* _Set problem_
Reproduce only this span: the line containing "Recreate this object as parametric Blender", the line containing "STUB_R = 0.0052", and every line between them, all exactly as given.
══════
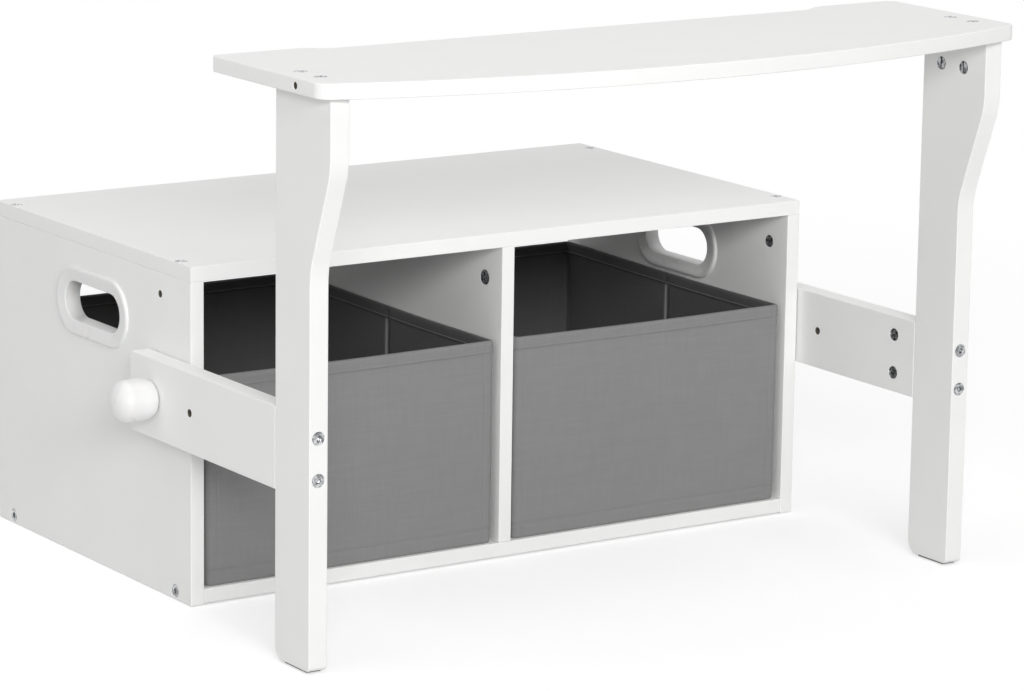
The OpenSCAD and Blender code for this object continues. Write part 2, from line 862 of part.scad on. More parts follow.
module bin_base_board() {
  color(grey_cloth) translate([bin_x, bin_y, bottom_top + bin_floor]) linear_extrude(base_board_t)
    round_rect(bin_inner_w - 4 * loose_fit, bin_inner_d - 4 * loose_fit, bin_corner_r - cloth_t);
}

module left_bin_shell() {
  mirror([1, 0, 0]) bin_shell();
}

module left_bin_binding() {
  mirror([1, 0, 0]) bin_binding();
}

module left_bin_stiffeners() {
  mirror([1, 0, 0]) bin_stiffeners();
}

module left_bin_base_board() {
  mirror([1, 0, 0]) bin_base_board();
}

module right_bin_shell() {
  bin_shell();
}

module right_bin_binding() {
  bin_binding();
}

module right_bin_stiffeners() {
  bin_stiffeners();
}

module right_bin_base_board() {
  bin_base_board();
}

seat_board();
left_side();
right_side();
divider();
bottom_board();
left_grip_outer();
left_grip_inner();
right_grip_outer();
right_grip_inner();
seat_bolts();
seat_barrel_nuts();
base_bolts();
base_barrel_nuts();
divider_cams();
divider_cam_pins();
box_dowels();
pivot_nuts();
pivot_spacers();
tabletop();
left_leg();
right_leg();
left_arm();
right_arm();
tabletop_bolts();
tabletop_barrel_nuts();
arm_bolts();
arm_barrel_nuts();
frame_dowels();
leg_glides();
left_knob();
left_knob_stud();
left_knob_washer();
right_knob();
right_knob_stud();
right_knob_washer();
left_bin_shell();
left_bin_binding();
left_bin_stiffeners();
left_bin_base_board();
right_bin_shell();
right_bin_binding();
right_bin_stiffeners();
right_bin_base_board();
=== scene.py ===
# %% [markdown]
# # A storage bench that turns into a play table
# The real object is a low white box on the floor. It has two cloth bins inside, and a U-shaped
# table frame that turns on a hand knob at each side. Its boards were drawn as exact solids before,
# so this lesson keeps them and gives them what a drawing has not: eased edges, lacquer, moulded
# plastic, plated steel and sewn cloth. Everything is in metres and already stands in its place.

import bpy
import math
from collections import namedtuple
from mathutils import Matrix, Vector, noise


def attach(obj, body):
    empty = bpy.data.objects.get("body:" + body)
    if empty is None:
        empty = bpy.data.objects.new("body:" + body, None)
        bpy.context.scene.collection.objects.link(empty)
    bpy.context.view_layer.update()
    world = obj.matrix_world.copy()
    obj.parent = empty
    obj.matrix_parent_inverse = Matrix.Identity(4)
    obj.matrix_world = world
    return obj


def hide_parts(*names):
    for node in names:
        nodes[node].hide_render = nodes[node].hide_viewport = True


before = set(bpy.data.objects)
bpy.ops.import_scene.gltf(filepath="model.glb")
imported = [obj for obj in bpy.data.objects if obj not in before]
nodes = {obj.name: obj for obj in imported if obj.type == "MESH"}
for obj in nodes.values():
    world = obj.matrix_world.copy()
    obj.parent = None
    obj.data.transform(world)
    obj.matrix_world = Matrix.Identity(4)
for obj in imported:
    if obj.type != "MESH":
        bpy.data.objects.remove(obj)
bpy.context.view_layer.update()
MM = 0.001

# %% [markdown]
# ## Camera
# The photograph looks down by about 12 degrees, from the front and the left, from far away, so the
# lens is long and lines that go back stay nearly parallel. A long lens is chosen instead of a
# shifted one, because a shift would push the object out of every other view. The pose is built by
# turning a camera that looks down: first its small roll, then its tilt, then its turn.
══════
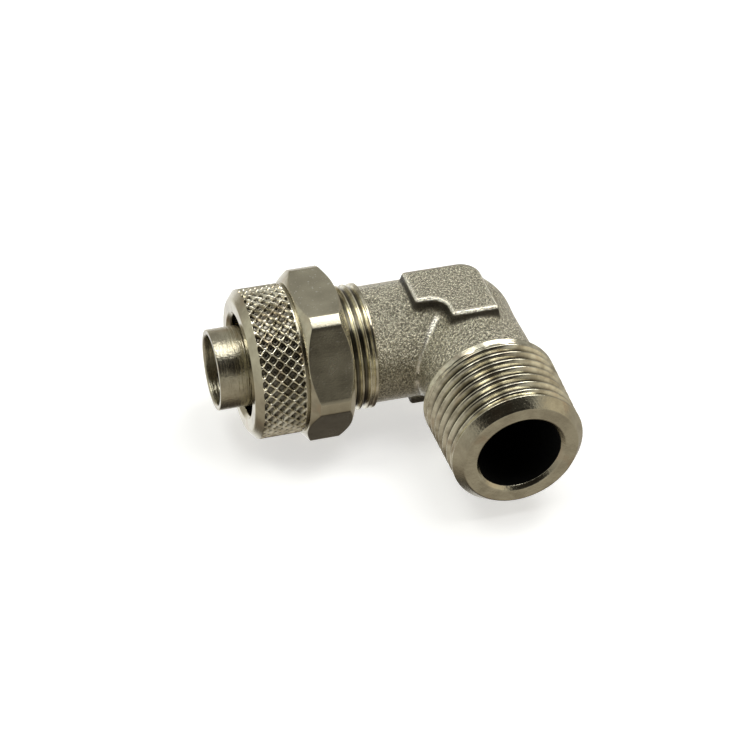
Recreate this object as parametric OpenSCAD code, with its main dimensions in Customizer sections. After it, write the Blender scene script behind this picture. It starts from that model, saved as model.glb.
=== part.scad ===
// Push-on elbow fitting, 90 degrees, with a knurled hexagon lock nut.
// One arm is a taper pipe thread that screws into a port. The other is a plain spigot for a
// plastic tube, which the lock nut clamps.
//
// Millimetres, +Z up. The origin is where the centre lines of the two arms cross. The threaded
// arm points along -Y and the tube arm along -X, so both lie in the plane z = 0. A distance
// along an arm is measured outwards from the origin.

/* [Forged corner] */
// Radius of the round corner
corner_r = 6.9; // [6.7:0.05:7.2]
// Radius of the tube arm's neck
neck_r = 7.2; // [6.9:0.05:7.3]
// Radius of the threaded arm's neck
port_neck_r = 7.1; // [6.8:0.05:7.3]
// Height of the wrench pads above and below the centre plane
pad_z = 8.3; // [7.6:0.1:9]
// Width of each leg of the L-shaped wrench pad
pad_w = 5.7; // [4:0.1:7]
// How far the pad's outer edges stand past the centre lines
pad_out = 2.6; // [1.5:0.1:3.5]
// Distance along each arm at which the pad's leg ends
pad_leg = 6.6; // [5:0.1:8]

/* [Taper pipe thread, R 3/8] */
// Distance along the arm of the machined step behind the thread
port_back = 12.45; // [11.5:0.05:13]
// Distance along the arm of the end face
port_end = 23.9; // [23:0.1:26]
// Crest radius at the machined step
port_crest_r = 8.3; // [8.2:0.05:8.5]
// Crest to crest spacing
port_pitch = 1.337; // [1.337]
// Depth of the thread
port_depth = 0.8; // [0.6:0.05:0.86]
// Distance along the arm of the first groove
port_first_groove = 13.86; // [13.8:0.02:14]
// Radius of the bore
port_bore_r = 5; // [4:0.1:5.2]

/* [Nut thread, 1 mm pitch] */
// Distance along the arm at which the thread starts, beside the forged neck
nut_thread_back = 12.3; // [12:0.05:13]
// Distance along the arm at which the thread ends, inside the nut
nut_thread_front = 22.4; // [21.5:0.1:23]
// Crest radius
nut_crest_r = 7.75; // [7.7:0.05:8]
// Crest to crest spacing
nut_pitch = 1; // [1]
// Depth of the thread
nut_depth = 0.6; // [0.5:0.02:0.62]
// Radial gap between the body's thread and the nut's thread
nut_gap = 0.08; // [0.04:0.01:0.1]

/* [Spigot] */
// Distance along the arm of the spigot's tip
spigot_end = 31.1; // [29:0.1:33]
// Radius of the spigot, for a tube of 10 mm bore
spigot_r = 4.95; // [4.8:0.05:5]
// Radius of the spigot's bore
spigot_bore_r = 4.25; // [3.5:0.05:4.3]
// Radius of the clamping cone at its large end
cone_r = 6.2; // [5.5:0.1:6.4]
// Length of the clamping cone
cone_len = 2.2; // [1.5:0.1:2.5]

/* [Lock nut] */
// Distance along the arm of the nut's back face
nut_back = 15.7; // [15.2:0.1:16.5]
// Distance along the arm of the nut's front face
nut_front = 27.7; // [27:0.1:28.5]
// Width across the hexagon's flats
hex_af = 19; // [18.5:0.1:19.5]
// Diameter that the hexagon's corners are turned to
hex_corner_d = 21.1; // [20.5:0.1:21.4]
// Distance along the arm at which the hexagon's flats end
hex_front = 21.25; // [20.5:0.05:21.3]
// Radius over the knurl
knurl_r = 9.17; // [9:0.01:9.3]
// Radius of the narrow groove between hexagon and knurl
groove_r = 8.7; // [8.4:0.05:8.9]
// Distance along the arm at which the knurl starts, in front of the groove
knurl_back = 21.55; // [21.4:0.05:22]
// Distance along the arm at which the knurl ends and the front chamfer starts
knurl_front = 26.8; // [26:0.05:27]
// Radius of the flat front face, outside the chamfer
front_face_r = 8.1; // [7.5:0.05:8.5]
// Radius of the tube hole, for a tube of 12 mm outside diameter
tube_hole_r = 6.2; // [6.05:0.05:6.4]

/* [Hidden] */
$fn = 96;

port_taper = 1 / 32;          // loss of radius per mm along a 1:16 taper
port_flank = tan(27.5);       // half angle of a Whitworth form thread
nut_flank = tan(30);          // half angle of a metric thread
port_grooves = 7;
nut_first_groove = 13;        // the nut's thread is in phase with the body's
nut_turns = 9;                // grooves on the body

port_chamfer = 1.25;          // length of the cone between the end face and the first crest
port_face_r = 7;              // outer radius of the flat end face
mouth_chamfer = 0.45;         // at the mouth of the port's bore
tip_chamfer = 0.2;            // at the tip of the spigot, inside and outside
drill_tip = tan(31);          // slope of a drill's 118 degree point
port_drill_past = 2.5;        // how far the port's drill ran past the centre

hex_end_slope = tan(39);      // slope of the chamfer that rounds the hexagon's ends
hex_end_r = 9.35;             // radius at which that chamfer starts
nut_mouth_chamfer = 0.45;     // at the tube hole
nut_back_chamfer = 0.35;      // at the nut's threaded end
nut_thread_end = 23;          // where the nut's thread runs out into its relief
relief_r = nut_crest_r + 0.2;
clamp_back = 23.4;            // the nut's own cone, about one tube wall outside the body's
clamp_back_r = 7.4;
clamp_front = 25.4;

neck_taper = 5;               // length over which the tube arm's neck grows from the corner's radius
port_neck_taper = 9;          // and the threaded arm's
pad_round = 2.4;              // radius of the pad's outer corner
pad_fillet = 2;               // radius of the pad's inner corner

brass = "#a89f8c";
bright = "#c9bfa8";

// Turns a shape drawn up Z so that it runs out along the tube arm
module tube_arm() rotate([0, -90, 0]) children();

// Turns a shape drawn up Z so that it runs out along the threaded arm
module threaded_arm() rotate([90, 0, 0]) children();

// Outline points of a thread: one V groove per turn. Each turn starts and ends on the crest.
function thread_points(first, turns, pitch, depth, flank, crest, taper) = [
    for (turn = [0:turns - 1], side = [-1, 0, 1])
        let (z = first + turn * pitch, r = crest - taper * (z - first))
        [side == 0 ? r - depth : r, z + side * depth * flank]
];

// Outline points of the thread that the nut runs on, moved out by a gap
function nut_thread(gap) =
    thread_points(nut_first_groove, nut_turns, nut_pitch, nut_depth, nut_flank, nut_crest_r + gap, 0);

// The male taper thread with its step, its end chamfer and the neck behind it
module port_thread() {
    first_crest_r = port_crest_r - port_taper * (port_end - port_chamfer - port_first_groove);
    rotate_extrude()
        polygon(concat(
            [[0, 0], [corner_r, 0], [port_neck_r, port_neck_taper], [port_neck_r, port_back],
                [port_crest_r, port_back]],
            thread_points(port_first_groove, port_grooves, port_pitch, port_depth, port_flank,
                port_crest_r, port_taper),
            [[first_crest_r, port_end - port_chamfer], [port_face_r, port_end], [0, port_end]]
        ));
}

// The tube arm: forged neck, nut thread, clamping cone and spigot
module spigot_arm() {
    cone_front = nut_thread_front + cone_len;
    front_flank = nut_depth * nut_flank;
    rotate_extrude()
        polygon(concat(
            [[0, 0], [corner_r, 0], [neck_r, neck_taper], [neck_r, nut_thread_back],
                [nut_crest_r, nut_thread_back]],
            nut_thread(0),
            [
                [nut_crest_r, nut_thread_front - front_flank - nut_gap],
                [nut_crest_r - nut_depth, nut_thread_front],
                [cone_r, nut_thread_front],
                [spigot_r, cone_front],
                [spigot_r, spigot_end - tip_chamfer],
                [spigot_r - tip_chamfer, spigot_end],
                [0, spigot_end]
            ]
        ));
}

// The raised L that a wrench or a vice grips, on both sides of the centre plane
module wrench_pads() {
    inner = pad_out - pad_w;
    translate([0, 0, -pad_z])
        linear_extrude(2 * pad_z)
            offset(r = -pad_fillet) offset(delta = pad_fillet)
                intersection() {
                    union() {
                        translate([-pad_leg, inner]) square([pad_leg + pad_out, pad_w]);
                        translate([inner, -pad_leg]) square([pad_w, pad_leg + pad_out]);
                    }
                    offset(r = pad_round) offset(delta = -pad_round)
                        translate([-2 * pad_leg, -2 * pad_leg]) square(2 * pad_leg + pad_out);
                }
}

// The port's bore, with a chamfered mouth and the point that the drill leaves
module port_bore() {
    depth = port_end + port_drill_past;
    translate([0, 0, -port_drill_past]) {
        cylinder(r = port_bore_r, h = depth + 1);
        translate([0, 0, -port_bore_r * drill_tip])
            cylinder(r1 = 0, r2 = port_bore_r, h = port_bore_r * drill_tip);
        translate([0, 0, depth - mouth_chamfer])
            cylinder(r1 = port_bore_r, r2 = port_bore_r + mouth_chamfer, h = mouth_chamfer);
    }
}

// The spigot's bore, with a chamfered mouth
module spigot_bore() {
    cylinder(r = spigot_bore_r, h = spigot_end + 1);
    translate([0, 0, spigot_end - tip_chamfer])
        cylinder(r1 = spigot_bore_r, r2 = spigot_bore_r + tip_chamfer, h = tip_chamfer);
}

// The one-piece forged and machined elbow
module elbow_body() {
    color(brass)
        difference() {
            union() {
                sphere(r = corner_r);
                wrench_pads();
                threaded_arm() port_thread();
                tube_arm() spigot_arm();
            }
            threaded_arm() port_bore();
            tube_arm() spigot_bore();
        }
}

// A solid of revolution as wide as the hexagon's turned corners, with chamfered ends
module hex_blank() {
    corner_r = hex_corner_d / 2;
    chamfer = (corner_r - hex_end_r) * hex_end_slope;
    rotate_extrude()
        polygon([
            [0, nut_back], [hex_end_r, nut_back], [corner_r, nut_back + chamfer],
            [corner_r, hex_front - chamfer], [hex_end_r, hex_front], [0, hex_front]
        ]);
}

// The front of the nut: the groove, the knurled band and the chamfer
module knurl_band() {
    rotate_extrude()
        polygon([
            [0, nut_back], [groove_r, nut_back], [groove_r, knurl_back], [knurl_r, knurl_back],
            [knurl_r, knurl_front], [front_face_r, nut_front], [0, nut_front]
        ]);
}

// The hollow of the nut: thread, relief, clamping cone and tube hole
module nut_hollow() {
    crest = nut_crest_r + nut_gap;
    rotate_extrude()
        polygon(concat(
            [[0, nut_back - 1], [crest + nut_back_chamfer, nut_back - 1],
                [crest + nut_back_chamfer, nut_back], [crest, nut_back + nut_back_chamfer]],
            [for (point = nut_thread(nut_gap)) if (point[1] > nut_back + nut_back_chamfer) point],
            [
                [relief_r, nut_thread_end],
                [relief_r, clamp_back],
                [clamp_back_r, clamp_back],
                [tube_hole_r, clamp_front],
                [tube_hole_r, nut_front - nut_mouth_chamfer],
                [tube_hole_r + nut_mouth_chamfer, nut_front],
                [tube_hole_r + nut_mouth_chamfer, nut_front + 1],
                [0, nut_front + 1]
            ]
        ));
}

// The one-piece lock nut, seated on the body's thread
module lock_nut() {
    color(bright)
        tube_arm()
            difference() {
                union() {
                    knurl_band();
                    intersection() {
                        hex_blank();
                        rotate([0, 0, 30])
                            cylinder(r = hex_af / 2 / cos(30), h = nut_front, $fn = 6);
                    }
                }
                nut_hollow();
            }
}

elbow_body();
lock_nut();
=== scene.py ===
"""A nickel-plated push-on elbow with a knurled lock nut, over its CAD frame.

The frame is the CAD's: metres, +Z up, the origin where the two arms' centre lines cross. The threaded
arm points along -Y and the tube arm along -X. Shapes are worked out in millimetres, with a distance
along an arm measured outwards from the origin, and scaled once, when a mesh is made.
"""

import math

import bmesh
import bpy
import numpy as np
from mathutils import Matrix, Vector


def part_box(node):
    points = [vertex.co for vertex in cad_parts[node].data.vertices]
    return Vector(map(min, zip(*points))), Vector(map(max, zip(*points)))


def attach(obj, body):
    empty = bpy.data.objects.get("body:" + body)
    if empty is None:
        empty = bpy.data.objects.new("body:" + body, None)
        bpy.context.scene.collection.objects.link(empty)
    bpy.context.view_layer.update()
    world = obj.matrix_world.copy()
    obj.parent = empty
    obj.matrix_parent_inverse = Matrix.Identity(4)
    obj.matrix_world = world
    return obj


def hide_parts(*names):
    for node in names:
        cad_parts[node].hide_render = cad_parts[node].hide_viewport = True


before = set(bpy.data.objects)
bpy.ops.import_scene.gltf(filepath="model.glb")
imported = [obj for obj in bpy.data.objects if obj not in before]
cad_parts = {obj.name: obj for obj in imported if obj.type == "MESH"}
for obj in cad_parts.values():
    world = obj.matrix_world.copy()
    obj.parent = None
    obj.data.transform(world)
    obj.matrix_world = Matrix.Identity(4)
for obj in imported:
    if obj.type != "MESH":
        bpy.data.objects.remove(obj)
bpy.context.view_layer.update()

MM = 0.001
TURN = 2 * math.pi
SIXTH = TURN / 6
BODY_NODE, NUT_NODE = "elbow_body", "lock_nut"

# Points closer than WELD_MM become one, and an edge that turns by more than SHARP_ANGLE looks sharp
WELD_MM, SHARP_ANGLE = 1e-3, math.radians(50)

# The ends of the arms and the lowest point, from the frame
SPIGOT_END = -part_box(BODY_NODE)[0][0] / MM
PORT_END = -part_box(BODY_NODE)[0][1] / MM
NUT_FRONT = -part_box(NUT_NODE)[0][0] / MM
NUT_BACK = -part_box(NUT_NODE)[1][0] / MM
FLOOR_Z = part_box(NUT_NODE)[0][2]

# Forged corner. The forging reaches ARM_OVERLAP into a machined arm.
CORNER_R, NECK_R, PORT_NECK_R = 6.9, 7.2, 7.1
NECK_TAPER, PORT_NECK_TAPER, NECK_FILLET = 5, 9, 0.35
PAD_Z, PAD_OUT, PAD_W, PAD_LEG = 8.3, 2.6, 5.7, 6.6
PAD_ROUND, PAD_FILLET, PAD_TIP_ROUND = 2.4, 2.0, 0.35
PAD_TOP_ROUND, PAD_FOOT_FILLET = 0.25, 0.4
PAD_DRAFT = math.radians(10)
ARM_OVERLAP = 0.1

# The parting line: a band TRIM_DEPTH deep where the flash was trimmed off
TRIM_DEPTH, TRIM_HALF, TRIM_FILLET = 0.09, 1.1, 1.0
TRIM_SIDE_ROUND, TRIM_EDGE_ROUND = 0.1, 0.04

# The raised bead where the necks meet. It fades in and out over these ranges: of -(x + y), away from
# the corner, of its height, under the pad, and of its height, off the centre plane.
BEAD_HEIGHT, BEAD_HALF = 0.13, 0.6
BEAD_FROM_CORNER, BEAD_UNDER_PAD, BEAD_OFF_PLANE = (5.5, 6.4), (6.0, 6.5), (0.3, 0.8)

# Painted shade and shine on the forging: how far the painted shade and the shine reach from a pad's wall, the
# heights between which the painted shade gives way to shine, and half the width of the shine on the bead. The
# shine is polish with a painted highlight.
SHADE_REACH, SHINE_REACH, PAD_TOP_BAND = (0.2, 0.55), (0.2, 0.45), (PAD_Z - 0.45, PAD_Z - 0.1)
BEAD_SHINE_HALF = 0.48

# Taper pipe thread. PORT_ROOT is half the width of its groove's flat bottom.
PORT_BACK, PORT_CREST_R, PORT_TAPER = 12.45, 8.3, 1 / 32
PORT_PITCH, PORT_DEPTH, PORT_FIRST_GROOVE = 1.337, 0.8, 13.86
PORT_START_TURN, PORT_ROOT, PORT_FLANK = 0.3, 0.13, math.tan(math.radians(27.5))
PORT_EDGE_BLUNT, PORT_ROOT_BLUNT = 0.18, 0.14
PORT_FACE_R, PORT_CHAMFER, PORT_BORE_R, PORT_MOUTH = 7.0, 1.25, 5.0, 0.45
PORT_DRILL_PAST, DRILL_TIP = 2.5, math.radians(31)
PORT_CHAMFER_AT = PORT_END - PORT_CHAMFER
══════
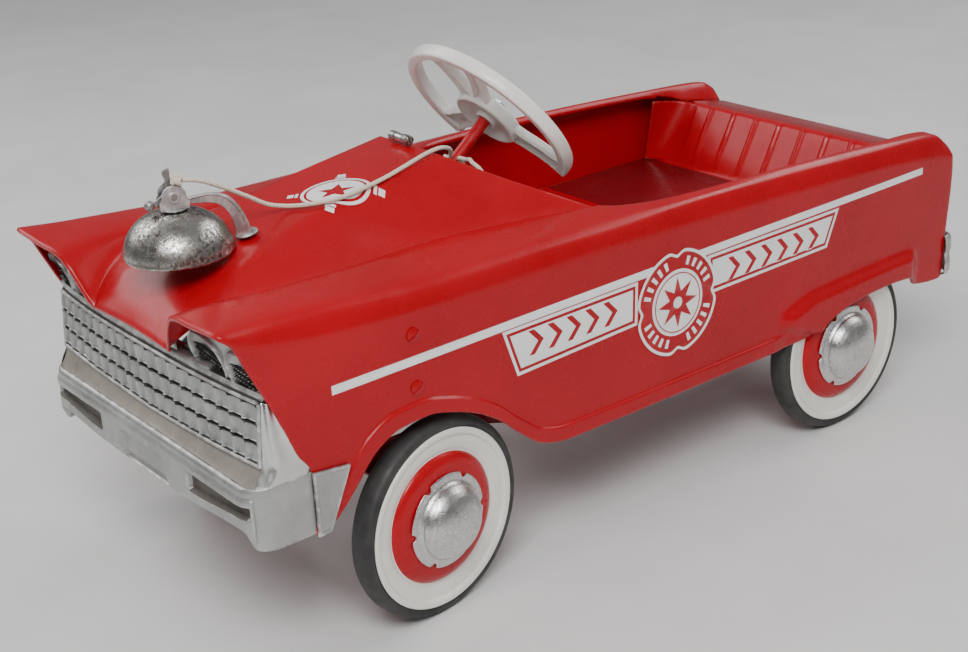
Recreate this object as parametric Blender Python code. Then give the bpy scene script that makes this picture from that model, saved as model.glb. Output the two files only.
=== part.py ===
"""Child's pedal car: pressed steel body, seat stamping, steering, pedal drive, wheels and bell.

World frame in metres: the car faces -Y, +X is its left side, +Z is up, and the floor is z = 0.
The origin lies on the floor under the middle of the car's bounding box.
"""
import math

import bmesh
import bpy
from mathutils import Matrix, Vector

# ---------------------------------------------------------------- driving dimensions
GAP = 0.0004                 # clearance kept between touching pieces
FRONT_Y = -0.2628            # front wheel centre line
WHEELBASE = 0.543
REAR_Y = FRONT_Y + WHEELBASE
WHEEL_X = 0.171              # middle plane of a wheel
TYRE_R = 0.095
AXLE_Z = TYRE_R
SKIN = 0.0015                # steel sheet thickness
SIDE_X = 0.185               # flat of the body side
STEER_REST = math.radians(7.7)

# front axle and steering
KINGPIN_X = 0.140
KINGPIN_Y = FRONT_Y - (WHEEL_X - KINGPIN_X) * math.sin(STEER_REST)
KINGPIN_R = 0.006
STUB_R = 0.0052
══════
* _Expected answer_
Recreate this object as parametric Blender Python code. Then give the bpy scene script that makes this picture from that model, saved as model.glb. Output the two files only.
=== part.py ===
"""Child's pedal car: pressed steel body, seat stamping, steering, pedal drive, wheels and bell.

World frame in metres: the car faces -Y, +X is its left side, +Z is up, and the floor is z = 0.
The origin lies on the floor under the middle of the car's bounding box.
"""
import math

import bmesh
import bpy
from mathutils import Matrix, Vector

# ---------------------------------------------------------------- driving dimensions
GAP = 0.0004                 # clearance kept between touching pieces
FRONT_Y = -0.2628            # front wheel centre line
WHEELBASE = 0.543
REAR_Y = FRONT_Y + WHEELBASE
WHEEL_X = 0.171              # middle plane of a wheel
TYRE_R = 0.095
AXLE_Z = TYRE_R
SKIN = 0.0015                # steel sheet thickness
SIDE_X = 0.185               # flat of the body side
STEER_REST = math.radians(7.7)

# front axle and steering
KINGPIN_X = 0.140
KINGPIN_Y = FRONT_Y - (WHEEL_X - KINGPIN_X) * math.sin(STEER_REST)
KINGPIN_R = 0.006
STUB_R = 0.0052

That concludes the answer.